Reproduce every entry in the listing without alteration.
— Start DATA —
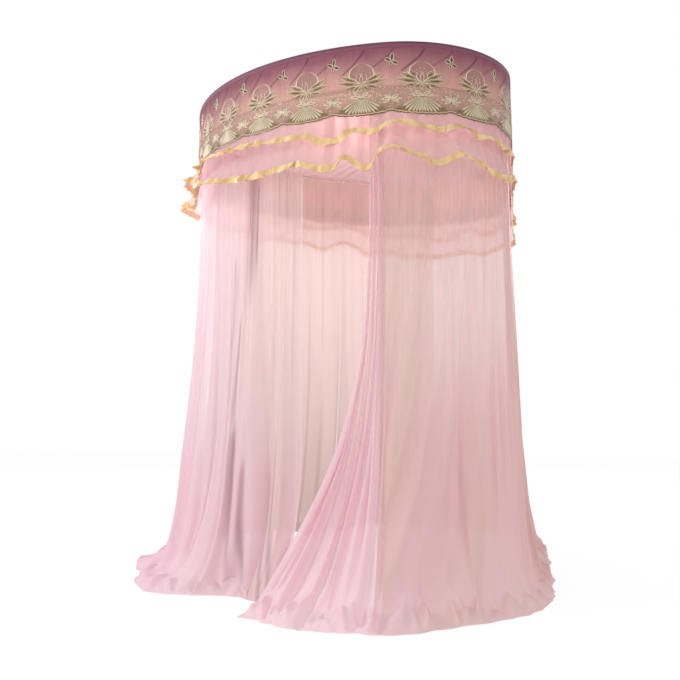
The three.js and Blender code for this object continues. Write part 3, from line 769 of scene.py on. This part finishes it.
def addPetal(cloth, base, degrees, length, width, kind, inside, layer):
    # one petal inside a raised cord: filled, slotted, dark or open inside; the slots and the dark insides are filled
    # with painted shade
    across = len(embroidery["heights"]) - 1
    isWide = width > embroidery["wide"]
    rows = embroidery["wideRows"] if isWide else embroidery["rows"]
    cord = embroidery["cord"] * (embroidery["wideCord"] if isWide else 1)
    made = bmesh.ops.create_grid(cloth, x_segments=across, y_segments=rows, size=0.5)["verts"]
    spare = []
    for face in {face for vert in made for face in vert.link_faces}:
        middle = face.calc_center_median()
        column, row = int((middle.x + 0.5) * across), int((middle.y + 0.5) * rows)
        if column in (0, 1, across - 2, across - 1):
            face.material_index = 1
        elif inside == "open":
            spare.append(face)
        # painted shade: slots and dark insides take the dark fill
        elif inside == "dark" or (inside == "slot" and column in (3, 4) and 2 <= row <= 3):
            face.material_index = 2
        elif inside == "petal":
            face.material_index = 3
    places, widths = embroidery["profiles"][kind]
    turn = math.radians(degrees)
    for vert in made:
        column = round((vert.co.x + 0.5) * across)
        ahead = min(max(vert.co.y + 0.5, 0.0), 1.0)
        half = float(follow(places, widths, np.array([ahead]))[0]) * width / 2
        inner = 1 - min(0.55, cord / max(half, 1e-5))
        side = [-1, -(1 + inner) / 2, -inner, -inner * 0.3, 0, inner * 0.3, inner, (1 + inner) / 2, 1][column] * half
        vert.co = (base[0] + ahead * length * math.sin(turn) + side * math.cos(turn),
                   base[1] + ahead * length * math.cos(turn) - side * math.sin(turn),
                   embroidery["heights"][column] * min(1, half / 0.003) + embroidery["layerStep"] * layer)
    bmesh.ops.delete(cloth, geom=spare, context="FACES")


def lotusRecipe():
    foot = lotus["foot"]
    petals = [(foot, 0, *lotus["petal"], "round", "petal", 1)]
    for side in (-1, 1):
        degrees, length, width = lotus["inner"]
        petals.append((foot, side * degrees, length, width, "leaf", "open", 2))
        for degrees, length, width, layer in lotus["leaves"]:
            petals.append((foot, side * degrees, length, width, "leaf", "slot", layer))
    for sideways, up in lotus["stamens"]:
        start = (foot[0] + sideways, foot[1] + up)
        petals.append((start, 40 * sideways / 0.016, 0.009, 0.005, "drop", "dark", 4))
    for degrees, length, width in lotus["sprig"]:
        petals.append(((repeatLength / 2, lotus["sprigHeight"]), degrees, length, width, "leaf", "dark", 0))
    return petals


def fanRecipe():
    hub = (0, lace["hub"])
    petals = []
    for rib in range(-fan["ribs"], fan["ribs"] + 1):
        degrees = rib * fan["ribStep"]
        turn = math.radians(degrees)
        reach = min(fan["drop"] / math.cos(turn), lace["fanReach"])
        start = (hub[0] - fan["ribStart"] * math.sin(turn), hub[1] - fan["ribStart"] * math.cos(turn))
        petals.append((start, 180 + degrees, reach - fan["ribStart"], fan["ribWidth"], "drop", "fill", 1))
    for turn in range(6):
        petals.append((hub, turn * 60, *fan["knot"], "leaf", "fill", 2))
    for side in (-1, 1):
        for degrees, length, width in fan["wings"]:
            petals.append((hub, side * degrees, length, width, "leaf", "slot", 1))
    middle = (repeatLength / 2, lace["sprayHeight"])
    for turn in range(6):
        petals.append((middle, turn * 60 + fan["sprayTurn"], *fan["sprayPetal"], "drop", "open", 1))
    for side in (-1, 1):
        for degrees, length in fan["spray"]:
            petals.append((middle, side * degrees, length, fan["sprayWidth"], "leaf", "slot", 0))
    return petals


stitches = {
    "leaf": threadMatter("leafThread", paint(172, 146, 108), paint(140, 112, 78), 0.6, 900),
    "rib": threadMatter("ribThread", paint(212, 195, 156), paint(170, 148, 108), 0.55, 700),
    "petal": threadMatter("petalThread", paint(170, 122, 114), paint(150, 104, 100), 0.65, 900),
    "cord": threadMatter("cordThread", paint(242, 232, 210), paint(212, 196, 166), 0.45, 1400),
    # painted shade: the dark fill of slots, stamens and sprig wings
    "dark": threadMatter("paintedShadeThread", paint(112, 82, 62), paint(72, 48, 42), 0.75, 900, sheen=0.0),
}


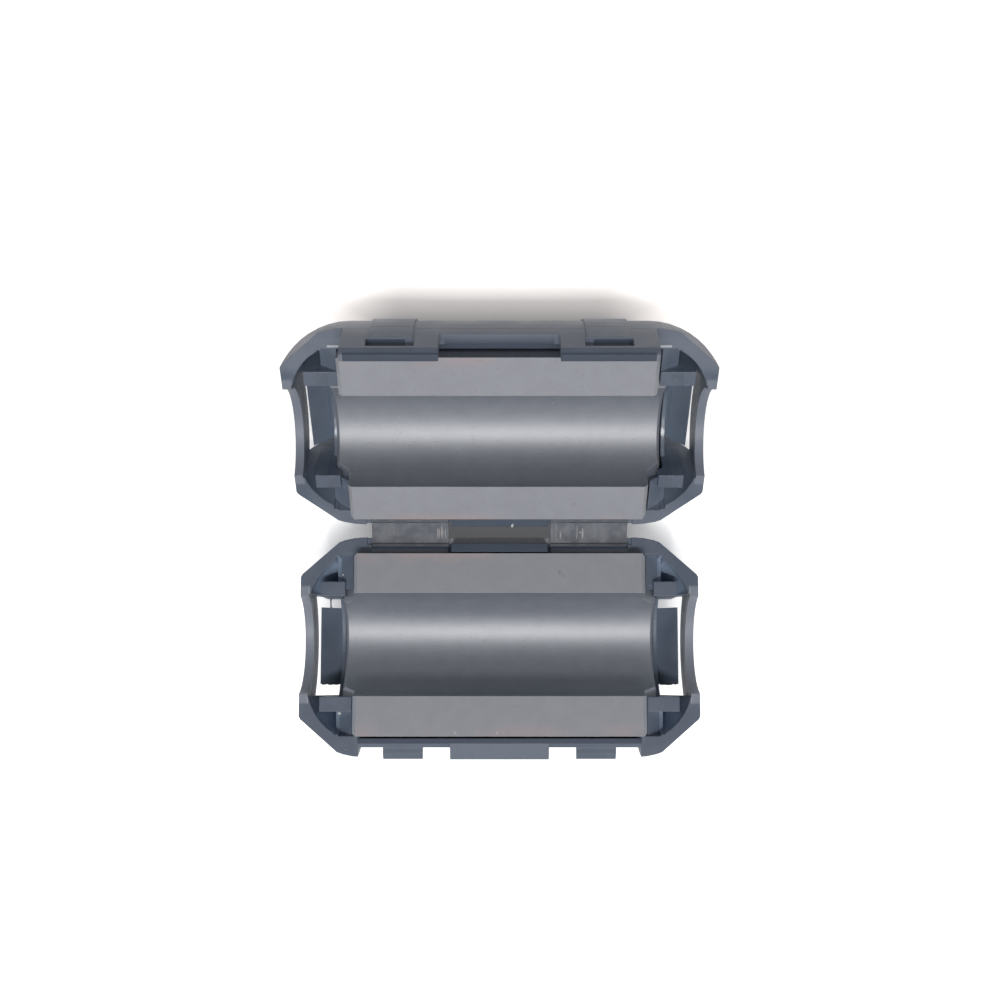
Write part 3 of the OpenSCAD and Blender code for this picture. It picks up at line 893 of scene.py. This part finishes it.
— End DATA —
(OUTPUT OF THE TASK):
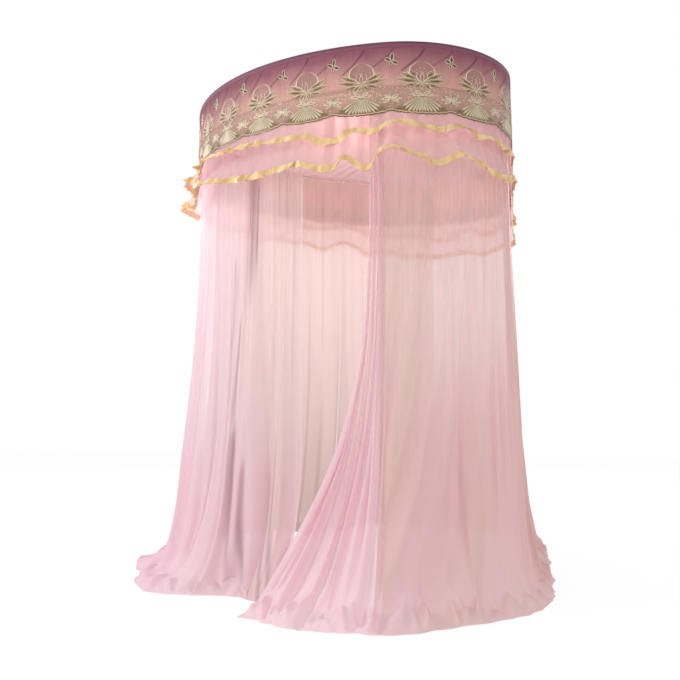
The three.js and Blender code for this object continues. Write part 3, from line 769 of scene.py on. This part finishes it.
def addPetal(cloth, base, degrees, length, width, kind, inside, layer):
    # one petal inside a raised cord: filled, slotted, dark or open inside; the slots and the dark insides are filled
    # with painted shade
    across = len(embroidery["heights"]) - 1
    isWide = width > embroidery["wide"]
    rows = embroidery["wideRows"] if isWide else embroidery["rows"]
    cord = embroidery["cord"] * (embroidery["wideCord"] if isWide else 1)
    made = bmesh.ops.create_grid(cloth, x_segments=across, y_segments=rows, size=0.5)["verts"]
    spare = []
    for face in {face for vert in made for face in vert.link_faces}:
        middle = face.calc_center_median()
        column, row = int((middle.x + 0.5) * across), int((middle.y + 0.5) * rows)
        if column in (0, 1, across - 2, across - 1):
            face.material_index = 1
        elif inside == "open":
            spare.append(face)
        # painted shade: slots and dark insides take the dark fill
        elif inside == "dark" or (inside == "slot" and column in (3, 4) and 2 <= row <= 3):
            face.material_index = 2
        elif inside == "petal":
            face.material_index = 3
    places, widths = embroidery["profiles"][kind]
    turn = math.radians(degrees)
    for vert in made:
        column = round((vert.co.x + 0.5) * across)
        ahead = min(max(vert.co.y + 0.5, 0.0), 1.0)
        half = float(follow(places, widths, np.array([ahead]))[0]) * width / 2
        inner = 1 - min(0.55, cord / max(half, 1e-5))
        side = [-1, -(1 + inner) / 2, -inner, -inner * 0.3, 0, inner * 0.3, inner, (1 + inner) / 2, 1][column] * half
        vert.co = (base[0] + ahead * length * math.sin(turn) + side * math.cos(turn),
                   base[1] + ahead * length * math.cos(turn) - side * math.sin(turn),
                   embroidery["heights"][column] * min(1, half / 0.003) + embroidery["layerStep"] * layer)
    bmesh.ops.delete(cloth, geom=spare, context="FACES")


def lotusRecipe():
    foot = lotus["foot"]
    petals = [(foot, 0, *lotus["petal"], "round", "petal", 1)]
    for side in (-1, 1):
        degrees, length, width = lotus["inner"]
        petals.append((foot, side * degrees, length, width, "leaf", "open", 2))
        for degrees, length, width, layer in lotus["leaves"]:
            petals.append((foot, side * degrees, length, width, "leaf", "slot", layer))
    for sideways, up in lotus["stamens"]:
        start = (foot[0] + sideways, foot[1] + up)
        petals.append((start, 40 * sideways / 0.016, 0.009, 0.005, "drop", "dark", 4))
    for degrees, length, width in lotus["sprig"]:
        petals.append(((repeatLength / 2, lotus["sprigHeight"]), degrees, length, width, "leaf", "dark", 0))
    return petals


def fanRecipe():
    hub = (0, lace["hub"])
    petals = []
    for rib in range(-fan["ribs"], fan["ribs"] + 1):
        degrees = rib * fan["ribStep"]
        turn = math.radians(degrees)
        reach = min(fan["drop"] / math.cos(turn), lace["fanReach"])
        start = (hub[0] - fan["ribStart"] * math.sin(turn), hub[1] - fan["ribStart"] * math.cos(turn))
        petals.append((start, 180 + degrees, reach - fan["ribStart"], fan["ribWidth"], "drop", "fill", 1))
    for turn in range(6):
        petals.append((hub, turn * 60, *fan["knot"], "leaf", "fill", 2))
    for side in (-1, 1):
        for degrees, length, width in fan["wings"]:
            petals.append((hub, side * degrees, length, width, "leaf", "slot", 1))
    middle = (repeatLength / 2, lace["sprayHeight"])
    for turn in range(6):
        petals.append((middle, turn * 60 + fan["sprayTurn"], *fan["sprayPetal"], "drop", "open", 1))
    for side in (-1, 1):
        for degrees, length in fan["spray"]:
            petals.append((middle, side * degrees, length, fan["sprayWidth"], "leaf", "slot", 0))
    return petals


stitches = {
    "leaf": threadMatter("leafThread", paint(172, 146, 108), paint(140, 112, 78), 0.6, 900),
    "rib": threadMatter("ribThread", paint(212, 195, 156), paint(170, 148, 108), 0.55, 700),
    "petal": threadMatter("petalThread", paint(170, 122, 114), paint(150, 104, 100), 0.65, 900),
    "cord": threadMatter("cordThread", paint(242, 232, 210), paint(212, 196, 166), 0.45, 1400),
    # painted shade: the dark fill of slots, stamens and sprig wings
    "dark": threadMatter("paintedShadeThread", paint(112, 82, 62), paint(72, 48, 42), 0.75, 900, sheen=0.0),
}


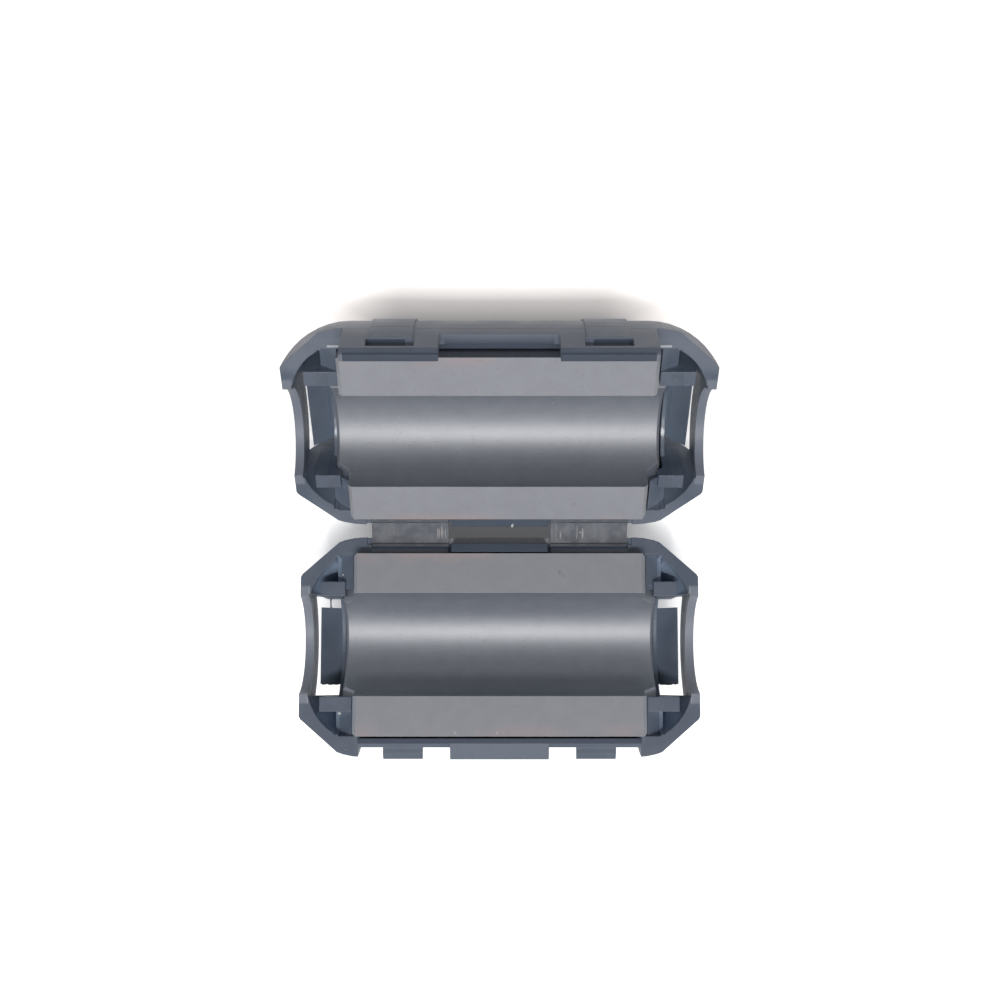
Write part 3 of the OpenSCAD and Blender code for this picture. It picks up at line 893 of scene.py. This part finishes it.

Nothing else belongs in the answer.